Give your readers a strong sense of place.
March 19, 2016
WHEN WRITING, it is critical to develop a strong sense of place for your novel or short story.
As readers, we know the characters.
We are in the midst of the action.
We may even be falling in love.
But where are we?
Establishing the location for a story or even a scene is vital, and the story is told best when your narrative touches a reader’s senses, particularly what he or she sees, hears, and smells.
I set Deadline News back in a small East Texas town during the 1920a. I established the location this way:
HENDERSON WAS FULL of lies, half-truths, second-hand opinions, and more than its share of wicked little secrets when I arrived in the fall of 1923. It was a quiet farming town, haphazardly patched together alongside railroad tracks that had been bent and broken by the Great Depression as it stalked the dirt streets and ancient pine thickets like a grim reaper.
The 1920s had become unforgiving years of callused fingers, broken spirits, dying crops, wilted roses, and abandoned hope. Women gave up on their husbands, and men gave up on the earth that held their sun-burnt seeds. Those who had the means to leave simply left. And the rest, like Pauline Carter and me, hung on because we didn’t have any place better to go. The road out of town was no better than the road coming in. Other towns didn’t want us, didn’t need us, and couldn’t support the folks they already had.
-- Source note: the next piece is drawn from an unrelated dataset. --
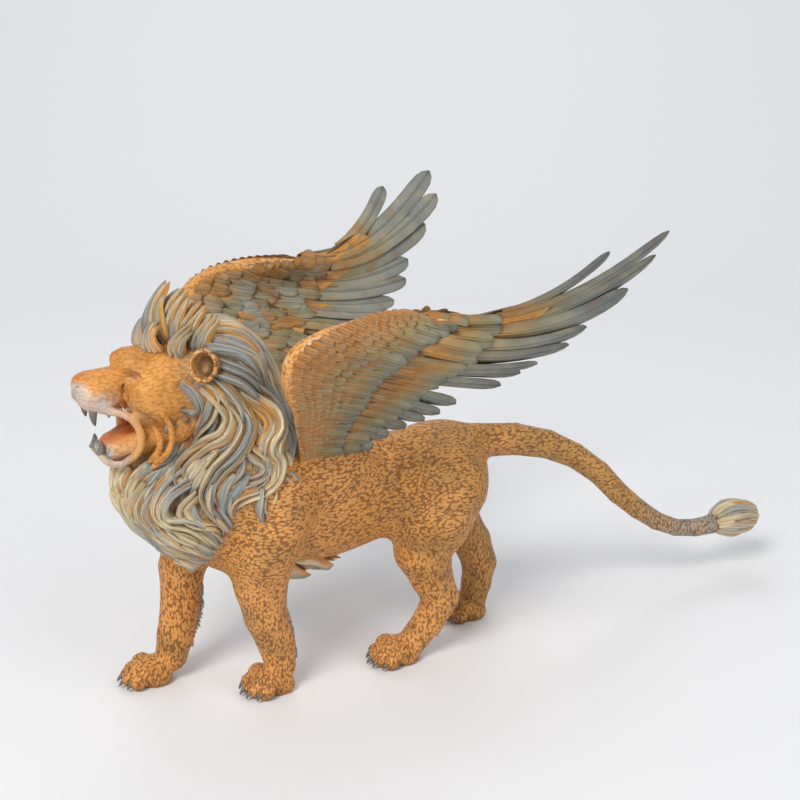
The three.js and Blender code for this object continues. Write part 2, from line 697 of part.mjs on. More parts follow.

The farmland had dried up and the money with it. Hard times will do that to a town, large or small, and Henderson was so busy trying to survive that its populace never bothered to concern itself with the prospects of growth, never expected the hamlet to grow any larger, and was somewhat surprised it grew as large as it did.
This the way a few other talented novelists established locations for their novels.
THE STEEP SOUTH FLANK of the Gros Ventre range sliced up from the distant coniferous canopy, timeless and severe, sharpened by God’s whetstone and left to protect the northwest Wyoming territory like a tyrannical king’s castle spire. Sheriff James Pruett stared out through the cold, misting rain. Across the expanse. Pruett land. Twenty-two coniferous acres scattered with a dozen sprawling patches of prairie, full of gorgeous wildflowers and on most days a wondrous, heavenly integrity of light.
The land belonged to the Pruetts since before Wyoming gained statehood. It contained a small family cemetery, marked on three and a half sides by a weathered, two-rail fence. Behind the newly refinished log house, the burial ground sat just past two oak trees that grew together as one in the middle, separating again as they prayed, open-armed toward the sky.
Against the land, the cemetery appeared austere; as cemeteries went, it struck one as describable and unassuming. The Pruetts buried three generations there, including his mother, father, and baby brother, lost in childbirth. They also buried several hired hands there—men from the ranching days who had no other family. Some were from a tribe of Nez Perce who came across the Idaho border in the early nineteen-hundreds—Deputy Baptiste’s kin.
NURSE PENNYPACKER WALKED silently into room 210, of Charity Hospital, on nurse-friendly crepe soles. The bony bundle tilted up in the bed did not open its eyes. Charity Hospital of New Orleans was known as the Hospital of St. John in the old days. The ward would have been a frightening scene to someone not acclimated to working on it. All of the bodies in the beds had ashen faces, blue lips, closed eyelids and seemed more like mausoleum residents than living beings. The only sound in their rooms was the clicking, whooshing and rattling of the machines at work to keep them among the living for a few minutes, hours or days longer.
Nurse Pennypacker went to the window and adjusted the blinds. A murky mist was rising up over the Crescent City. It did, in fact, resemble a steaming croissant, with busy piss ants crawling over it, absorbed in tasks or just looking about. New Orleans was a city of beauty and mystique, but at times it could take on a sinister light.
Sunlight now filtered through the cottonwood leaves and moved on the ground while he watched Fort Concho. Warm wind shook the tree branches and white, wispy, cottonwood blooms scattered through the air like tiny angels, settling on his blue jacket, on his hair.
Picking a bloom from his sleeve, Thomas twirled it through his fingers before blowing it upward. Ants swarmed over his pile of cornhusks, detouring around his red-checkered napkin, around the layer of blooms, and formed a line, carrying tamale crumbs toward a hole in the ground.
Clouds bellowed with unshed rain and lightning flickered over the river as Magdalena walked the path leading to her mother’s house. She could smell dirt, as if moisture were already percolating through the parched soil.
Ten ragged people waited to see Abuela. Men, women and children squatted under the brush arbor extending from the adobe house into the bare yard, women sitting cross-legged with babies on their laps, skirts carefully spread to their ankles. Dried juniper berries fell from the top of the arbor, where rope curled around the dead brush, littering the ground.